### Challenge
Please print all of the material below, word for word.
— start Dataset extract —
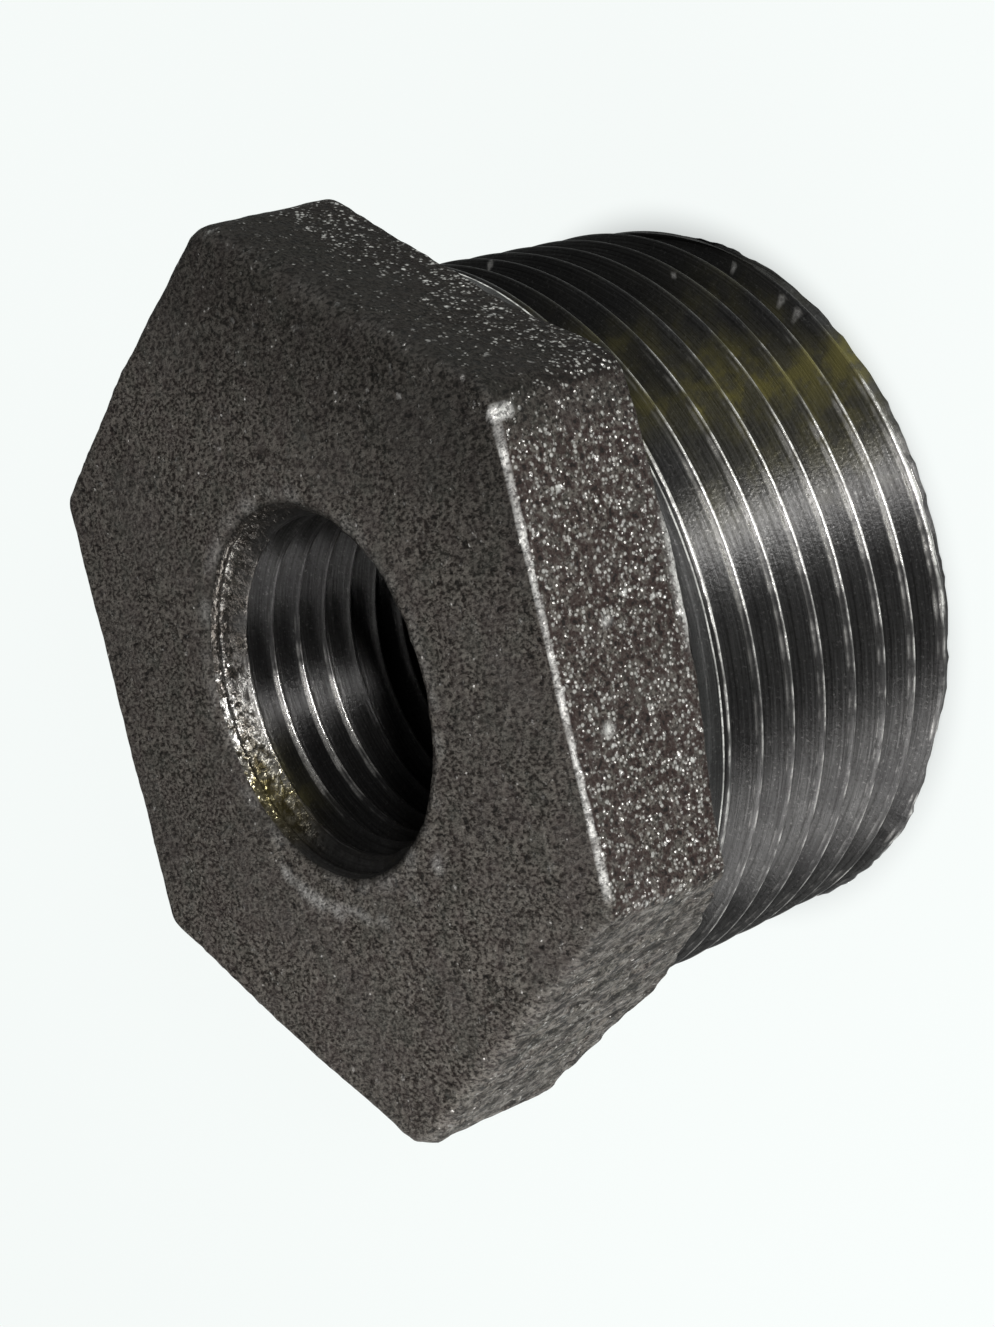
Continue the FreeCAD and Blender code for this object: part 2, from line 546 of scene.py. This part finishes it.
def sand_cast_relief(P):
    """Grain, broader waves and lumps of the cast skin, deep pits on the low flat, a rougher front edge."""
    grain = perlin(P, 0.55, 1) * 0.6 + perlin(P, 0.95, 2) * 0.6
    waves = perlin(P, 3.2, 3)
    lumps = np.maximum(perlin(P, 1.6, 4) - 0.25, 0)
    pits = np.maximum(perlin(P, 0.8, 15) - 0.15, 0)
    all_over = (0.035 + 0.04 * on_low_flat) * grain + 0.075 * waves + 0.07 * lumps
    front_edge = rises(P[:, 2], 26.5, 0.5) * rises(R, 19.5, 1.0) * falls(N[:, 2], 0.85, 0.2)
    return cast * (all_over - 0.35 * on_low_flat * pits) + front_edge * 0.13 * perlin(P, 0.7, 16)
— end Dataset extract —
### Full answer
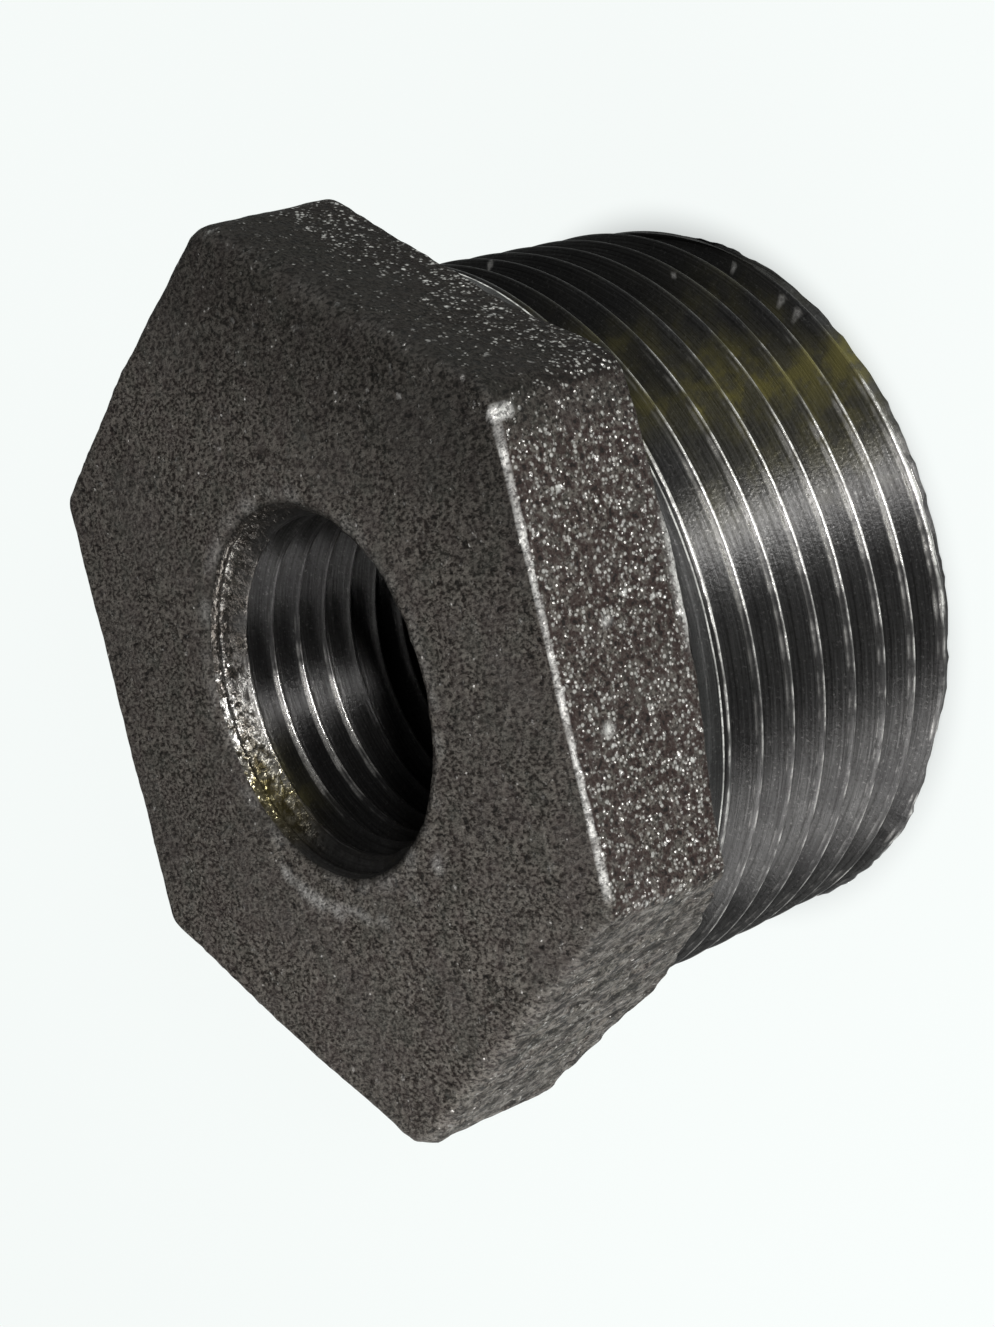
Continue the FreeCAD and Blender code for this object: part 2, from line 546 of scene.py. This part finishes it.
def sand_cast_relief(P):
    """Grain, broader waves and lumps of the cast skin, deep pits on the low flat, a rougher front edge."""
    grain = perlin(P, 0.55, 1) * 0.6 + perlin(P, 0.95, 2) * 0.6
    waves = perlin(P, 3.2, 3)
    lumps = np.maximum(perlin(P, 1.6, 4) - 0.25, 0)
    pits = np.maximum(perlin(P, 0.8, 15) - 0.15, 0)
    all_over = (0.035 + 0.04 * on_low_flat) * grain + 0.075 * waves + 0.07 * lumps
    front_edge = rises(P[:, 2], 26.5, 0.5) * rises(R, 19.5, 1.0) * falls(N[:, 2], 0.85, 0.2)
    return cast * (all_over - 0.35 * on_low_flat * pits) + front_edge * 0.13 * perlin(P, 0.7, 16)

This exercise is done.